Benefícios da formalização
; Primeiramente, a carteira assinada confere dignidade e reconhecimento ao trabalho exercido. Além disso, gera direitos formais e faz com que o empregador se preocupe mais em cumprir os deveres que lhe são cobrados. Em relação aos trabalhadores domésticos, dificilmente compensa não ter uma carteira assinada, pois é importante para essa categoria e todos os outros tipos de trabalhadores ter respaldo da Previdência caso seja necessário, em casos como gravidez ou acidente de trabalho. Domésticas que ainda não têm carteira assinada precisam conversar com o empregador e formalizar a situação o mais rápido possível. Além da Previdência, a aposentadoria também depende da regularização do trabalhador, pois só começa a contar o tempo de contribuição após a assinatura da carteira de trabalho.;

Três perguntas para

Givalci Azevedo, mestre em ciências políticas, cidadania e democracia pela Unieuro

Qual o impacto da criação e da aplicação da PEC?
É possível identificar que os empregados receberam mais visibilidade e passaram a ter voz e direitos, passaram a ser percebidos pela sociedade, apesar de haver muitos problemas ainda.

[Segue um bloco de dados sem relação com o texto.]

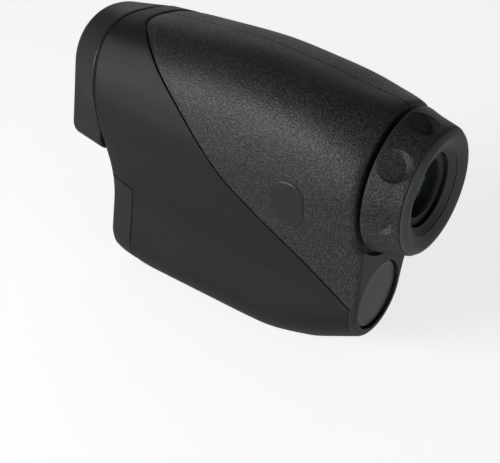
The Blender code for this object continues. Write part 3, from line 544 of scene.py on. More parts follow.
def wrapped(name, points):
    """A grid primitive laid over a surface, given as an array of rows of points in millimetres."""
    rows, columns = points.shape[:2]
    deselect_all()
    bpy.ops.mesh.primitive_grid_add(x_subdivisions=columns - 1, y_subdivisions=rows - 1, size=1.0)
    obj = named(name)
    obj.data.vertices.foreach_set("co", (points.reshape(-1, 3) * MM).ravel())
    obj.data.update()
    edit(obj)
    bpy.ops.mesh.remove_doubles(threshold=2e-6)
    select_open_edges()
    bpy.ops.mesh.fill_holes(sides=0)
    close_edit()
    return obj


def turned(name, profile, middle, segments=112, closed=False):
    """A round piece on a line along Y: a circle that is extruded and resized through a profile of
    (radius, y) points. A closed profile is bridged back to its start; an open one gets flat ends."""
    x, z = middle
    radius, y = profile[0]
    deselect_all()
    bpy.ops.mesh.primitive_circle_add(vertices=segments, radius=radius * MM, fill_type="NOTHING",
                                      location=(x * MM, y * MM, z * MM), rotation=(PI / 2, 0, 0))
    obj = named(name)
    settle()
    bpy.ops.object.mode_set(mode="EDIT")
    bpy.ops.mesh.select_all(action="SELECT")
    for (r0, y0), (r1, y1) in zip(profile, profile[1:]):
        bpy.ops.mesh.extrude_edges_move(TRANSFORM_OT_translate={"value": (0, (y1 - y0) * MM, 0)})
        if r1 != r0:
            bpy.ops.transform.resize(value=(r1 / r0, 1, r1 / r0), center_override=(x * MM, y1 * MM, z * MM))
    select_open_edges()
    if closed:
        bpy.ops.mesh.bridge_edge_loops()
    else:
        bpy.ops.mesh.fill_holes(sides=0)
    close_edit()
    return obj


def arc(radius, y, turn, start, end, steps=6):
    """Profile points on a rounded corner, centred at (radius, y), from one angle to another."""
    angles = [math.radians(start + (end - start) * i / steps) for i in range(steps + 1)]
    return [(radius + turn * math.cos(a), y + turn * math.sin(a)) for a in angles]


def flowing(points, steps=8):
    """More profile points on a smooth curve through the given ones."""
    drawn = []
    padded = [points[0]] + list(points) + [points[-1]]
    for a, b, c, d in zip(padded, padded[1:], padded[2:], padded[3:]):
        for i in range(steps):
            t = i / steps
            drawn.append(tuple(0.5 * (2 * b[k] + (c[k] - a[k]) * t
                                      + (2 * a[k] - 5 * b[k] + 4 * c[k] - d[k]) * t ** 2
                                      + (3 * b[k] - a[k] - 3 * c[k] + d[k]) * t ** 3) for k in (0, 1)))
    return drawn + [tuple(points[-1])]


def block(name, low, high, bevel=0.0, segments=2):
    """A box between two corners, in millimetres, with its edges rounded in edit mode."""
    low, high = Vector(low) * MM, Vector(high) * MM
    deselect_all()
    bpy.ops.mesh.primitive_cube_add(size=1.0, location=(low + high) / 2, scale=high - low)
    obj = named(name)
    settle()
    if bevel:
        edit(obj)
        bpy.ops.mesh.bevel(offset=bevel * MM, segments=segments, affect="EDGES")
        bpy.ops.object.mode_set(mode="OBJECT")
    return obj


def rod(name, radius, start, end, matrix, segments=64):
    """A cylinder along the local Z axis of a matrix given in millimetres."""
    deselect_all()
    bpy.ops.mesh.primitive_cylinder_add(vertices=segments, radius=radius * MM, depth=(end - start) * MM)
    obj = named(name)
    obj.matrix_world = in_metres(matrix) @ Matrix.Translation((0, 0, (start + end) / 2 * MM))
    settle()
    return obj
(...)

Existe um preconceito com esse tipo de trabalho?
Os próprios colaboradores têm uma rejeição à categoria. Eles têm vergonha de dizer que são profissionais domésticos, apesar de ser um trabalho justo e digno. Isso devido ao processo histórico que gerou essa profissão. Mas é preciso compreender que, em pleno século 21, não tem mais espaço para discriminação e a mudança também depende da postura que os empregados e os empregadores adotam em relação ao serviço.

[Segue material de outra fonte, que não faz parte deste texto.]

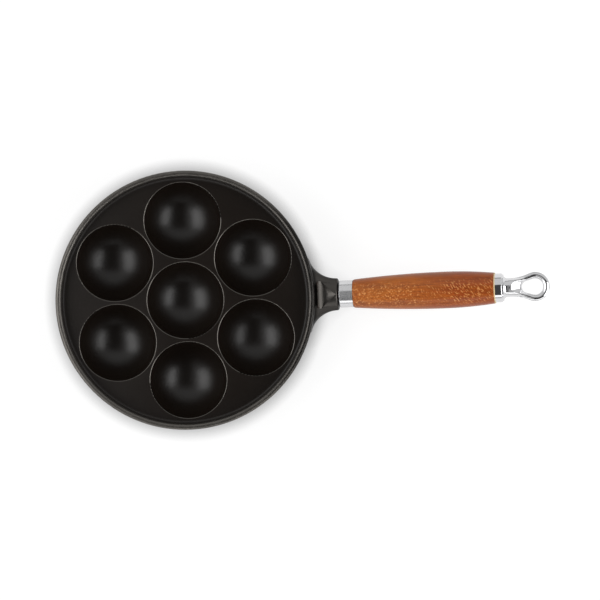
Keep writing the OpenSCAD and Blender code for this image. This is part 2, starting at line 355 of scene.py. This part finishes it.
def enamelMaterial():
    mat, tree, shader = newMaterial("satinBlackEnamel")
    place = objectPlace(tree)
    x, y, z = split(tree, place)
    reach = distance(tree, x, y)

    # where each part of the casting is
    lip = product(tree, fade(tree, reach, *enamel["tray"]), band(tree, z, *enamel["lip"]))
    nearRim = band(tree, reach, *enamel["rim"])
    fillet = product(tree, nearRim, band(tree, z, *enamel["fillet"]))
    boss = fade(tree, reach, *enamel["boss"])
    halfFrom, halfFull = enamel["scoopHalf"]
    inScoop = fade(tree, mathNode(tree, "ABSOLUTE", y), halfFrom, halfFull)
    scoop = product(tree, band(tree, x, *enamel["scoop"]), inScoop)
    # painted shadow at the boss's end in the gap round the ferrule's seat; it also takes the sheen
    # off there
    seatShadowLevel, seatAlong, seatReach = enamel["seat"]
    along, across, height = split(tree, handlePlace(tree))
    seat = product(
        tree, fade(tree, along, *seatAlong), fade(tree, distance(tree, across, height), *seatReach))

    # rubbed streaks that run along the rim
    acrossRim, byX, byY = enamel["streak"]
    ring = addNode(tree, "ShaderNodeCombineXYZ", {
        0: product(tree, reach, acrossRim),
        1: product(tree, z, acrossRim),
        2: total(tree, product(tree, x, byX), product(tree, y, byY)),
    }).outputs[0]
    streak = noise(tree, ring, (1, 1, 1), rough=enamel["streakRoughness"])
    rim = product(
        tree, nearRim, fade(tree, z, *enamel["rimTop"]), fade(tree, streak, *enamel["streakFrom"]))
    # painted shade: the rim is coloured darker towards the handle and outwards, where it would
    # mirror the dark boss
    rimShadeLevel, rimShadeAlongX, rimShadeReach = enamel["rimShadeByHandle"]
    rimShadeByHandle = product(tree, fade(tree, x, *rimShadeAlongX), fade(tree, reach, *rimShadeReach))
    rimColour = shades(tree, rimShadeByHandle, enamel["rimColour"], 1.0, rimShadeLevel)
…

Os trabalhadores são cientes dos direitos que têm?
Acredito que não. Por exemplo, se um empregado for demitido injustamente, é muito difícil que ele entre na Justiça contra o patrão por três motivos: desconhecer os direitos, ter preguiça de ir atrás de informação e laços afetivos criados com a família com a qual trabalhou. Porém acho que eles precisam separar as questões trabalhistas das afetivas. Tudo bem ter admiração e gratidão para com o empregador, mas se ele faltar com os deveres que lhe cabem, o empregado precisa buscar os direitos.